:: Short problem ::
Copy out the lines of the records below, and only those lines, from the one with "buckle_female();" through the one with "scene = bpy.context.scene", exactly as they appear.

:: Dataset ::
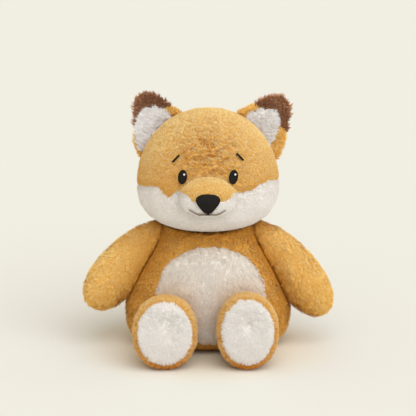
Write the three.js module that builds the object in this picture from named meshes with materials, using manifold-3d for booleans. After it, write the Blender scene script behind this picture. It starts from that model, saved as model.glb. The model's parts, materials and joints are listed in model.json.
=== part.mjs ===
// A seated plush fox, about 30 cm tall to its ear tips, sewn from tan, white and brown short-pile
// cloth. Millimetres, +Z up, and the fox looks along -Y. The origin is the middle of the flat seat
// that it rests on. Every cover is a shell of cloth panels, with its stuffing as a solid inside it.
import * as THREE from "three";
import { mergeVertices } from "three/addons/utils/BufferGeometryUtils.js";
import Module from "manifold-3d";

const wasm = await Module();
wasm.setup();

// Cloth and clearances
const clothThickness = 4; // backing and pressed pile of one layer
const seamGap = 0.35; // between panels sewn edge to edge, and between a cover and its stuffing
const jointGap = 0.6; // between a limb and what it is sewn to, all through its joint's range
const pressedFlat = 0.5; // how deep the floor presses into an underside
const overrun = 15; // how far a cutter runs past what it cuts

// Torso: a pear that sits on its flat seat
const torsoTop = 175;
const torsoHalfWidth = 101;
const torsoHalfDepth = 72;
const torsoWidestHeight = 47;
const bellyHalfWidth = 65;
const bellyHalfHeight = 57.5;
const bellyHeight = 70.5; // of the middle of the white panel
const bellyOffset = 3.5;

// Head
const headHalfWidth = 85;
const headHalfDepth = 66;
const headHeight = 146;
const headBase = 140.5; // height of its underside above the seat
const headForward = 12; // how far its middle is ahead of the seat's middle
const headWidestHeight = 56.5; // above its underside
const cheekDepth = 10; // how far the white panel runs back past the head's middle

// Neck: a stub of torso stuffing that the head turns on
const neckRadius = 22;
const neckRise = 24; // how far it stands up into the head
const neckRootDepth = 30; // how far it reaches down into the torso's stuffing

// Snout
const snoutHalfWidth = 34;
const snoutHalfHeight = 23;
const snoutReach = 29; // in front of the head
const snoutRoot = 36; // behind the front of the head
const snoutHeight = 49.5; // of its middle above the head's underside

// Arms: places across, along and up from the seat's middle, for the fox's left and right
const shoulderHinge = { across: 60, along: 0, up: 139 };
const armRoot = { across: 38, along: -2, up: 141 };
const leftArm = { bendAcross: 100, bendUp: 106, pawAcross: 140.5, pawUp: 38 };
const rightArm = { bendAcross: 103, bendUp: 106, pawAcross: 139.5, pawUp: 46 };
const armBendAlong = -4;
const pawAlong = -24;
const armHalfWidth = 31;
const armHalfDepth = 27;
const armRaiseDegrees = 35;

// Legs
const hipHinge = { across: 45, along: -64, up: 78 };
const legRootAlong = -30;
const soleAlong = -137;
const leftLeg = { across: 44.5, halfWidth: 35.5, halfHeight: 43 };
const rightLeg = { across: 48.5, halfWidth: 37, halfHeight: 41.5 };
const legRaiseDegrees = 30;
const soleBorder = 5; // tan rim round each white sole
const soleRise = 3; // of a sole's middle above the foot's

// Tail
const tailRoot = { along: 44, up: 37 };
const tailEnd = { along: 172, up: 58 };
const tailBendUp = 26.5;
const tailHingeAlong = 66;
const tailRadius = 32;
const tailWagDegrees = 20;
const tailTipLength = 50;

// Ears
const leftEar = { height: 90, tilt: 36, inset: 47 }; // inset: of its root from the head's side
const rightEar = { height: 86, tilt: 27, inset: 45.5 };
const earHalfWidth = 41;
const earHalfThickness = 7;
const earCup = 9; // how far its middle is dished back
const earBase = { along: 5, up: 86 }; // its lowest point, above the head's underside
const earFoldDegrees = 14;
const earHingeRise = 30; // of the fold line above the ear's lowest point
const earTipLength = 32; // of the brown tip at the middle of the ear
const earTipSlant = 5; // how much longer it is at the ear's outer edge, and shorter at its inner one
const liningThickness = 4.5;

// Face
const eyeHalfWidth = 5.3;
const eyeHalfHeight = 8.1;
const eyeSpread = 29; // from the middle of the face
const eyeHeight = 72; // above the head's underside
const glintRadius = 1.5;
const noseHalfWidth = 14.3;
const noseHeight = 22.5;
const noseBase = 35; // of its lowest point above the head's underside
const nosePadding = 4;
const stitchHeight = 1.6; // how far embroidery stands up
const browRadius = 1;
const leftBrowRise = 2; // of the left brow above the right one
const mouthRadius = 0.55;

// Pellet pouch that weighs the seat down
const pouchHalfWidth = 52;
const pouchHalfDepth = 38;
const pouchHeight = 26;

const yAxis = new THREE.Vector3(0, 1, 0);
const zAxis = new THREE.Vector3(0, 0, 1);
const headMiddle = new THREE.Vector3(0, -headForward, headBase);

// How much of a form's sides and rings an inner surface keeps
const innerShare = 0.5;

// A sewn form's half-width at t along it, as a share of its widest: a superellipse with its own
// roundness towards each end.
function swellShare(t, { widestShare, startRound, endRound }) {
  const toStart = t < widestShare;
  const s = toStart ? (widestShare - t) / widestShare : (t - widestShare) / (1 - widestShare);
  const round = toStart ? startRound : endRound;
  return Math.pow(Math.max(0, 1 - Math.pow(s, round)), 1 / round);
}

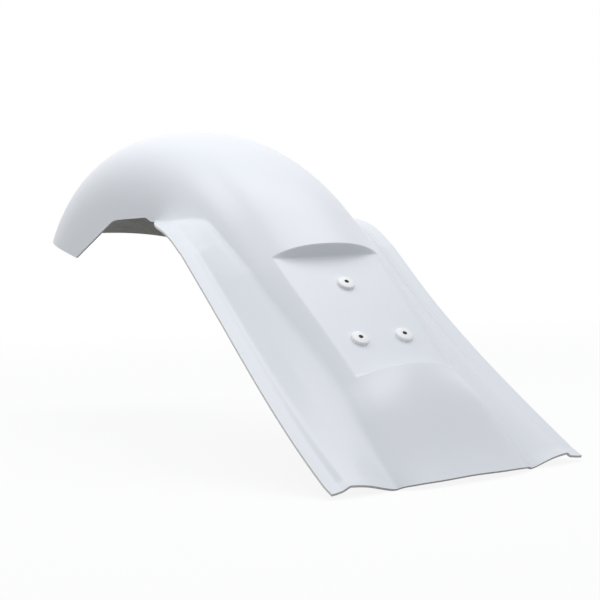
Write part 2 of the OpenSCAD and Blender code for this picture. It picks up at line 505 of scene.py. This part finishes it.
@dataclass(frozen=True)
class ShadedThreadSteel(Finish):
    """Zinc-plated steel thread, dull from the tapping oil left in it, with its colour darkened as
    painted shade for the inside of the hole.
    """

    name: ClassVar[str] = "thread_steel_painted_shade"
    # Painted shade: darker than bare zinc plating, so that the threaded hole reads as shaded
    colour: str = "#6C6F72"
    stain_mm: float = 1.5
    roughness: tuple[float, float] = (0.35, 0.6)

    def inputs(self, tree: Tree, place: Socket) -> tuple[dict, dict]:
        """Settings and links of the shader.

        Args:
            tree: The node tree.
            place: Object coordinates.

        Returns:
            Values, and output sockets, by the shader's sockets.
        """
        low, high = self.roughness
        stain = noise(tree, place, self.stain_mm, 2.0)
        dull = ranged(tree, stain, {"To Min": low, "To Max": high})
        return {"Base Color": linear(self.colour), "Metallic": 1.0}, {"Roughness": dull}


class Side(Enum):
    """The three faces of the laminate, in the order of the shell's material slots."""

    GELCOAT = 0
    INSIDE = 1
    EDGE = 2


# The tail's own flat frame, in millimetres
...
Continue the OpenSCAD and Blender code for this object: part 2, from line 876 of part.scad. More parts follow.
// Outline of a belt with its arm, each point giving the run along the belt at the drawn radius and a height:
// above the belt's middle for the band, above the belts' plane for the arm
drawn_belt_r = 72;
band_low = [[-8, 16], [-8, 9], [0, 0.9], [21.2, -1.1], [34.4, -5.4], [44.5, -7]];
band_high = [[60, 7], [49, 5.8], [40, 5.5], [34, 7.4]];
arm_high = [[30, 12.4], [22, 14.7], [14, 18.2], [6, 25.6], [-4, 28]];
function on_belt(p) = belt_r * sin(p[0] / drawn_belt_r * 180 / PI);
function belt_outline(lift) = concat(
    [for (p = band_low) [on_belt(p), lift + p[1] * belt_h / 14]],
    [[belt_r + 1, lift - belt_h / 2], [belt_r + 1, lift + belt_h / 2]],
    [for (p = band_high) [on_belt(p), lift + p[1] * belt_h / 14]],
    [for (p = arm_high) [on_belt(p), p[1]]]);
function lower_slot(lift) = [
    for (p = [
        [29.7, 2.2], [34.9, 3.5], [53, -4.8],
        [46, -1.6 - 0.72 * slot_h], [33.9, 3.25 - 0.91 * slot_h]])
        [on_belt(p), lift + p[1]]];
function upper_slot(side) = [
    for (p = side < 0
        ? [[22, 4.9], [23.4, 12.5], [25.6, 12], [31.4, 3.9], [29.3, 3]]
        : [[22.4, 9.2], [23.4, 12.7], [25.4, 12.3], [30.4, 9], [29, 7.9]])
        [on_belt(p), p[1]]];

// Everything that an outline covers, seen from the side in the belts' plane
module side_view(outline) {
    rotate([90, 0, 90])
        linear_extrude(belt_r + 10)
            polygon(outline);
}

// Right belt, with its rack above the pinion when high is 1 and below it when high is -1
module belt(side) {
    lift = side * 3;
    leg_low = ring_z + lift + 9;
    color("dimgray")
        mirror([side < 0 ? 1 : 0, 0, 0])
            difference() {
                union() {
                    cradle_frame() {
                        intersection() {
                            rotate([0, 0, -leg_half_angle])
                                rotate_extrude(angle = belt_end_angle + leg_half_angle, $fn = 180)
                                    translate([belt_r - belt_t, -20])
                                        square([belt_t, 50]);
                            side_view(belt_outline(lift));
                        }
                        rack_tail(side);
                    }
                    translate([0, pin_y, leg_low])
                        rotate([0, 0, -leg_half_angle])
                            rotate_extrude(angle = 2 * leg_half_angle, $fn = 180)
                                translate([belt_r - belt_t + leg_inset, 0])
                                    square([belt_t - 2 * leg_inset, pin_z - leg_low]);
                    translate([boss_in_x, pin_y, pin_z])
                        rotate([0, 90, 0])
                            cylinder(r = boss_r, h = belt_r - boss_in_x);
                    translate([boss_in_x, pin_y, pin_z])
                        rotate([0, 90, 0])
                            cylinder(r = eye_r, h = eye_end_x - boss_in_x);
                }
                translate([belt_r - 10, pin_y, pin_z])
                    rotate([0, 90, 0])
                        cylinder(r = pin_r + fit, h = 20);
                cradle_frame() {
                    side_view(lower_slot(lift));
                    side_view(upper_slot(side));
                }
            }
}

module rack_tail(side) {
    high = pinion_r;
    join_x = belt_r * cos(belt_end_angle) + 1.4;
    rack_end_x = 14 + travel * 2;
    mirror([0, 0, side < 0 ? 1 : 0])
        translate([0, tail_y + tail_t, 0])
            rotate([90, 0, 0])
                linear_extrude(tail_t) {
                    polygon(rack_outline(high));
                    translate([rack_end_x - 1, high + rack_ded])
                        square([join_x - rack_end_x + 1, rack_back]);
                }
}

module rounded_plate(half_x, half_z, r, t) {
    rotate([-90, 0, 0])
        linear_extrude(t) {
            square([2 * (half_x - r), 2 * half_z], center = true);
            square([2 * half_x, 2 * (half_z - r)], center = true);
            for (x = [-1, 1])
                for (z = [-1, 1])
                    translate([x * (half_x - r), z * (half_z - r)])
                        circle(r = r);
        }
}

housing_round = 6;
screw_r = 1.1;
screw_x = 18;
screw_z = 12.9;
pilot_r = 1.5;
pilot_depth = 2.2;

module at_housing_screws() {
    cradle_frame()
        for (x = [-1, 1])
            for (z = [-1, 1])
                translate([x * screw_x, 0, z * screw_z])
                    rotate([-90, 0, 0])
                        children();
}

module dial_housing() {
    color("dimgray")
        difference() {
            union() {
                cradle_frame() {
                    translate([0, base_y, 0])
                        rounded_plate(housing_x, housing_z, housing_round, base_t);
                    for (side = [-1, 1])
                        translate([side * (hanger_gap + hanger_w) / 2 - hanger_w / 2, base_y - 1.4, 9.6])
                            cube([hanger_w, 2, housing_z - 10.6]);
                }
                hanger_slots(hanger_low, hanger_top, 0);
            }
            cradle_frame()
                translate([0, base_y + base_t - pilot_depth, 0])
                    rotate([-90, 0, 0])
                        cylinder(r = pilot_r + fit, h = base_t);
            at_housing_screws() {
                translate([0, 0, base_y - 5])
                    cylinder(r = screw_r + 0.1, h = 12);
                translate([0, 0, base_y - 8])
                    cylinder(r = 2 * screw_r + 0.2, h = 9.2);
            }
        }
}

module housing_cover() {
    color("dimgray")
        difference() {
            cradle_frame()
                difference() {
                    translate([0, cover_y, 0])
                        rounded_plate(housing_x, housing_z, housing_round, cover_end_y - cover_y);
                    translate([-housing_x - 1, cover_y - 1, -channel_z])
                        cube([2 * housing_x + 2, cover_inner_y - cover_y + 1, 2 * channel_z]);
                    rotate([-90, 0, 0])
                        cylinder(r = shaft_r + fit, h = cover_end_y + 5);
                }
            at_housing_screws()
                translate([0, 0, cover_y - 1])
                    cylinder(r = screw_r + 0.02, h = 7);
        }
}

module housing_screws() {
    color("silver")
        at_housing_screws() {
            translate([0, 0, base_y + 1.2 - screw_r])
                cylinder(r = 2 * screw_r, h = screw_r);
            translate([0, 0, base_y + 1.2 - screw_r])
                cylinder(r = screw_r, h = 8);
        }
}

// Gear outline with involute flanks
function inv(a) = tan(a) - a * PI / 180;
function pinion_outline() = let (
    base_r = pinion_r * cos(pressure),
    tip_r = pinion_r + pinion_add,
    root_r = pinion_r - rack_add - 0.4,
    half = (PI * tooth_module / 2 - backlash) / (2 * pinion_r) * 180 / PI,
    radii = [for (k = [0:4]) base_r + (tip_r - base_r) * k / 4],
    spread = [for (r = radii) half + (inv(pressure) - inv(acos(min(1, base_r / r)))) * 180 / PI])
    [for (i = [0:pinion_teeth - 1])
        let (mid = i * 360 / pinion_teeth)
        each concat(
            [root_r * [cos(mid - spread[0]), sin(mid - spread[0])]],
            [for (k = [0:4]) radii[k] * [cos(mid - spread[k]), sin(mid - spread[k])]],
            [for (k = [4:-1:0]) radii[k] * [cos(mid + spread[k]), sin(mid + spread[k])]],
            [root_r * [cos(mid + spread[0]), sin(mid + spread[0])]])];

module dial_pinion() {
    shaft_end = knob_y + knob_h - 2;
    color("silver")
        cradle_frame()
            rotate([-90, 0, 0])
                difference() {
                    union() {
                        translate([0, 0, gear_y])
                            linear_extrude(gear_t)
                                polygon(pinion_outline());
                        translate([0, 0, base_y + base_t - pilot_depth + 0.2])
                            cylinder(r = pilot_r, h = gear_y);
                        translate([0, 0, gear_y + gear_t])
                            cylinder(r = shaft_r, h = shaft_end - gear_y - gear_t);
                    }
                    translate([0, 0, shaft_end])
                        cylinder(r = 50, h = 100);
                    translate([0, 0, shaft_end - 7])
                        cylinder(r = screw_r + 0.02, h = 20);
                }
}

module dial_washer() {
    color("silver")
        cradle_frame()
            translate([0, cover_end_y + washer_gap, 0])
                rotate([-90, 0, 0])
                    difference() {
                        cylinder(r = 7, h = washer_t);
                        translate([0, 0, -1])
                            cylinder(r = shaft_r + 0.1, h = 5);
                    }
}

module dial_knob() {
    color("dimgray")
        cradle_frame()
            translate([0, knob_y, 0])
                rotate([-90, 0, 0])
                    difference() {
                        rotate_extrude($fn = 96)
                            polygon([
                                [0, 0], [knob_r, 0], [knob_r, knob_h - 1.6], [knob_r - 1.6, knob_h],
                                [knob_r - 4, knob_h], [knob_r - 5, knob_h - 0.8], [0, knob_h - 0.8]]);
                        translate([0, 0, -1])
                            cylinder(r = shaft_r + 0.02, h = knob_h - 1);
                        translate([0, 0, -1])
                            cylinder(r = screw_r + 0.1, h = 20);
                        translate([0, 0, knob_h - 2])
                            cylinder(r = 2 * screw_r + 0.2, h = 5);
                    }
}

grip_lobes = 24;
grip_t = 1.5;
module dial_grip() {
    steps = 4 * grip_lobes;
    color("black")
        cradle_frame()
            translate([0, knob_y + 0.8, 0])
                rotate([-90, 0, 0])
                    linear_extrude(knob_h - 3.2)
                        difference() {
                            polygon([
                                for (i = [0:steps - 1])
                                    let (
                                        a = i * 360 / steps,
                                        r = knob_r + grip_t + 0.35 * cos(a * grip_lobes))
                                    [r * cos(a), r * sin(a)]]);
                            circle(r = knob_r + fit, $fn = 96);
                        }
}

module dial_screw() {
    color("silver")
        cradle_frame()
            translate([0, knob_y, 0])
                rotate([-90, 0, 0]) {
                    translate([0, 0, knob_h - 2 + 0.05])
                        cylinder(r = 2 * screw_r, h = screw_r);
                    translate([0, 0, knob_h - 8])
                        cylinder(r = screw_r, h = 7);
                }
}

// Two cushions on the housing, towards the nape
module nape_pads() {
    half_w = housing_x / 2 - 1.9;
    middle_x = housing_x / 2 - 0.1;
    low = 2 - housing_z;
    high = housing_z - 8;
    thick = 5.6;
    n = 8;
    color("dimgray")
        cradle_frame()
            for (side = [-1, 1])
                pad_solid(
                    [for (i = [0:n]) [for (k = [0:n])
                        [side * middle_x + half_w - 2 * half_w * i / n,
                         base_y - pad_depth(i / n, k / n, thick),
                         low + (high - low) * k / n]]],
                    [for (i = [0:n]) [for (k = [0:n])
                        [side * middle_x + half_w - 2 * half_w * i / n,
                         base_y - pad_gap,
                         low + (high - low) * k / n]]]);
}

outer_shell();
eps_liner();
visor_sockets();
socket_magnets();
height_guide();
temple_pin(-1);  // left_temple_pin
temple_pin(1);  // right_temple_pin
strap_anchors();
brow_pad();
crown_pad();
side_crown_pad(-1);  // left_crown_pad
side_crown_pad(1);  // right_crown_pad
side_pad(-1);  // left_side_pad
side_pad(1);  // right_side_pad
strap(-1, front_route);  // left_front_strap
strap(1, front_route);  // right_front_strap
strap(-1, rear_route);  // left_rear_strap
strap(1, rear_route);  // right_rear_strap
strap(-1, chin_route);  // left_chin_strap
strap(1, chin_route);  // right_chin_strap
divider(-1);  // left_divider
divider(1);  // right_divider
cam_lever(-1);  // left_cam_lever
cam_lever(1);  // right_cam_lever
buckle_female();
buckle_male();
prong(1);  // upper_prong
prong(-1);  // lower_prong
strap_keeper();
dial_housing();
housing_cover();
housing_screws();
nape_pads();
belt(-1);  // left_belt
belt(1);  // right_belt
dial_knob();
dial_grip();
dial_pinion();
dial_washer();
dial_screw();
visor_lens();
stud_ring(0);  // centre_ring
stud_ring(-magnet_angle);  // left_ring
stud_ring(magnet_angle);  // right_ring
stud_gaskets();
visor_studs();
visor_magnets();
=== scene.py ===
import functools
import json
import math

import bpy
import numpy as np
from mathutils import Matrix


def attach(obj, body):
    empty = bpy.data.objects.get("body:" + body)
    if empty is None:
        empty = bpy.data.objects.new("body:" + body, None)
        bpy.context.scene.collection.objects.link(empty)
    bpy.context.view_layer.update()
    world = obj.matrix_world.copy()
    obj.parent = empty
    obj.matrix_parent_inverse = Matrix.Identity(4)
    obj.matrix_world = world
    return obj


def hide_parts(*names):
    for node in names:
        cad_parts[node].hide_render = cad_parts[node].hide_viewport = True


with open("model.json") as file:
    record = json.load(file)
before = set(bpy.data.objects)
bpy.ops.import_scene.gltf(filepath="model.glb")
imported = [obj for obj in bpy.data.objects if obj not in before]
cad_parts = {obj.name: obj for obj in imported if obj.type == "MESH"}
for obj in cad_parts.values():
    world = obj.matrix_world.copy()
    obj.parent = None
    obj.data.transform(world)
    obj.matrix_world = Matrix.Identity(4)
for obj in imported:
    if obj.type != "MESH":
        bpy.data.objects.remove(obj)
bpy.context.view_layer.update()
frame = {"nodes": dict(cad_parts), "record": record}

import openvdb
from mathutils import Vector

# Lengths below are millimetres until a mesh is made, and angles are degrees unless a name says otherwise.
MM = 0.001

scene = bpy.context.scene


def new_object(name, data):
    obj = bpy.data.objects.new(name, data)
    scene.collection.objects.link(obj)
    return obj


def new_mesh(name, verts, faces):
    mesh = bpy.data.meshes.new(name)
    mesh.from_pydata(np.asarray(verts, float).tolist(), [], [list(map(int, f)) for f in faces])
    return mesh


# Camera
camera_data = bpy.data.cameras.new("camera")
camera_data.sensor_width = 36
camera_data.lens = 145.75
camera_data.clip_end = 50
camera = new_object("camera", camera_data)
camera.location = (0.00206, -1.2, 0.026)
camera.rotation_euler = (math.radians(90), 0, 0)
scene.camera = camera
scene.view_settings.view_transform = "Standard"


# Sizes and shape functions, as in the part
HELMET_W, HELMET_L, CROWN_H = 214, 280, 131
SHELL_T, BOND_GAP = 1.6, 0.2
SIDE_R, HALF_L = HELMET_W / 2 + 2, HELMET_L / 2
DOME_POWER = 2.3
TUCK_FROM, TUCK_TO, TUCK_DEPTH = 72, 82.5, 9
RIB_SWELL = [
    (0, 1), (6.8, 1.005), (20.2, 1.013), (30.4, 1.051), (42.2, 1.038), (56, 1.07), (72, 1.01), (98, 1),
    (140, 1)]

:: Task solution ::
buckle_female();
buckle_male();
prong(1);  // upper_prong
prong(-1);  // lower_prong
strap_keeper();
dial_housing();
housing_cover();
housing_screws();
nape_pads();
belt(-1);  // left_belt
belt(1);  // right_belt
dial_knob();
dial_grip();
dial_pinion();
dial_washer();
dial_screw();
visor_lens();
stud_ring(0);  // centre_ring
stud_ring(-magnet_angle);  // left_ring
stud_ring(magnet_angle);  // right_ring
stud_gaskets();
visor_studs();
visor_magnets();
=== scene.py ===
import functools
import json
import math

import bpy
import numpy as np
from mathutils import Matrix


def attach(obj, body):
    empty = bpy.data.objects.get("body:" + body)
    if empty is None:
        empty = bpy.data.objects.new("body:" + body, None)
        bpy.context.scene.collection.objects.link(empty)
    bpy.context.view_layer.update()
    world = obj.matrix_world.copy()
    obj.parent = empty
    obj.matrix_parent_inverse = Matrix.Identity(4)
    obj.matrix_world = world
    return obj


def hide_parts(*names):
    for node in names:
        cad_parts[node].hide_render = cad_parts[node].hide_viewport = True


with open("model.json") as file:
    record = json.load(file)
before = set(bpy.data.objects)
bpy.ops.import_scene.gltf(filepath="model.glb")
imported = [obj for obj in bpy.data.objects if obj not in before]
cad_parts = {obj.name: obj for obj in imported if obj.type == "MESH"}
for obj in cad_parts.values():
    world = obj.matrix_world.copy()
    obj.parent = None
    obj.data.transform(world)
    obj.matrix_world = Matrix.Identity(4)
for obj in imported:
    if obj.type != "MESH":
        bpy.data.objects.remove(obj)
bpy.context.view_layer.update()
frame = {"nodes": dict(cad_parts), "record": record}

import openvdb
from mathutils import Vector

# Lengths below are millimetres until a mesh is made, and angles are degrees unless a name says otherwise.
MM = 0.001

scene = bpy.context.scene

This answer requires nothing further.